Genre, from what I have learned in this class, is made up of a one, very simple equation, situation plus form. The situation being the situation from which it arose from, and the form being the specific way it is written or represented. Being in that class has taught me the many specific ways that information and media can be presented and classified as in their own genre, such as the new genre that I am being exposed to left and right in University, the genre of the Scholarly essay. The essays that I have been reading in other classes, such as in Sociology class, all mainly documents written by other professional researchers and journalists, written with the intent of being read by other professors and students at the university level. Within these essays were the use of specialized words along with a very high level of vocabulary used, and most importantly of all, the integration of citation, which has the upmost importance in a scholarly essay.

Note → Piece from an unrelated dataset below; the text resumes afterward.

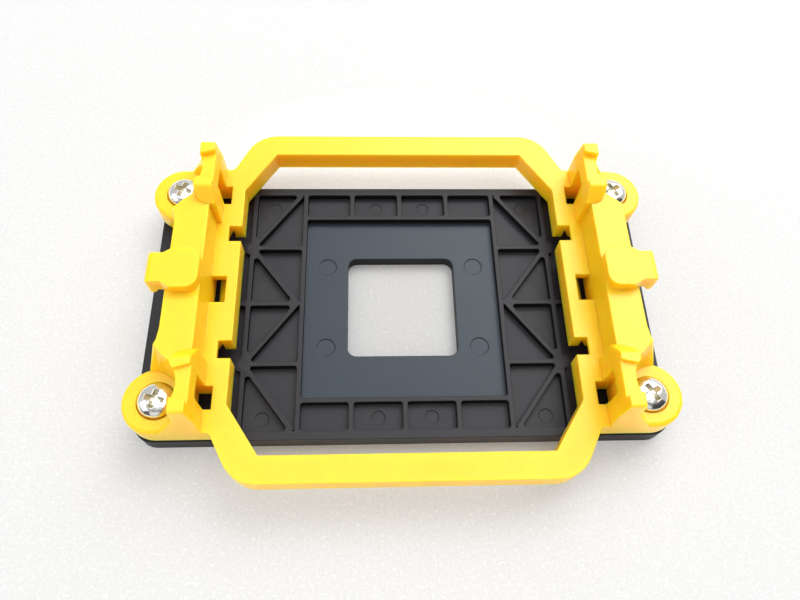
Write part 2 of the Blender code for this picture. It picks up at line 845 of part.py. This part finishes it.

A situation and form unique to that specific genre.
However, genre doesn’t only come in a professionally written form, genre can be manifested from other sources as well. Kate Douglas, in her scholarly essay, describes the selfie genre that is extremely popular on social media with teenagers. I see other people’s selfies on Facebook and other social media sharing websites, and it is indeed another genre. After reading Kate Douglas’ essay, I have come to realize that a plethora of different types of genres exist in everyday life, such as the specific way the nutritions label must be displayed on the side of consumables or the way that advertisements are created to grab your attention. Truly, genre surrounds us everyday. but unless you really think about it you would never see it.